SPOnG: Do you think iTunes and downloadable music has helped adjust people's minds towards it?
Paul Wedgwood: Yeah. It still frustrates me because I always have a different iPod or a different iPhone that was linked to a different PC or a different laptop, so when I buy an album I just never have it again, or... I think I've authenticated the maximum number of PCs, which is five or something, and I can't find the little widget that lets me de-authenticate a PC and I don't know which of my PCs this or that album's on or whatever.
So, I actually still prefer to buy CDs. The problem is, if I want to listen to them, because the only place I have a CD player is in the house or the car, I still have to find a computer to get the thing onto my – whatever I'm using now – an iPhone 3G.
The thing is – I still don't know what web 2.0 is, and I don't use Facebook much, but we make next-generation videogames.
Next-generation videogames don't have an absolute dependence on an inherent understanding of social networking in its second or third generation. Of course, I do know a bit about Web 2.0 and social networking, but the thing is they're not really relevant elements and I think that downloadable content as a thing is interesting, but it's just another way of moving media. It's not particularly interesting in and of itself. It just means that it's easier to get into something and try it.
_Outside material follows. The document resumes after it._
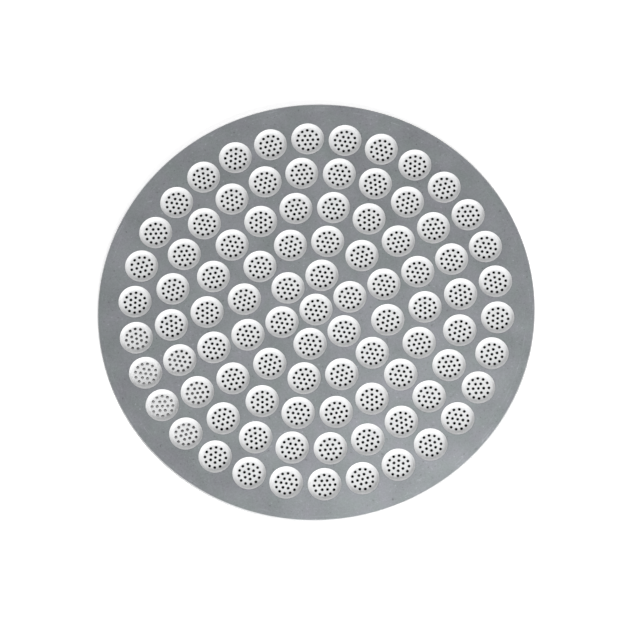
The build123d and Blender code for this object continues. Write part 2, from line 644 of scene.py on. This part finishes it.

What's great about things like Xbox Live Arcade, PlayStation Network and WiiWare is that it does give developers an opportunity to have a smaller team, perhaps a third of the size, that can work on something shorter. Developers can actually take the risk of self-publishing without taking a huge financial risk and I love that idea.
Geometry Wars
We saw it with Bizarre and
Geometry Wars, and now Frontier with
Lost Winds – it's just a nice thing to see, developers doing their own thing, getting it out to market on their own and everything, that's a really refreshing thing to see.
SPOnG: Have you been tempted to do a smaller, downloadable game?
Paul Wedgwood: We think about it quite a lot. But, the problem that we find as a game development company is that if we dilute our focus then something suffers somewhere else. In the past we never had the management team that was right to work on multiple projects at the same time.
I think we're approaching the point where we may be in that position. The reason why I think we have an average review score across both of our games of 87.5% is that we've only ever focussed on one thing – it's been the sole focus of the entire company.
So, we would probably only make that transition to having a halved team or a second team if and when we felt that the senior management team was perfectly capable of keeping the team focused and that the team really enjoyed what they were doing and it wasn't going to suffer as a result of doing something else.
I think that half teams and second teams provide really nice opportunities for your staff to be able to grow, to be able to do other things, without having to leave your company. So there are really good reasons for doing it.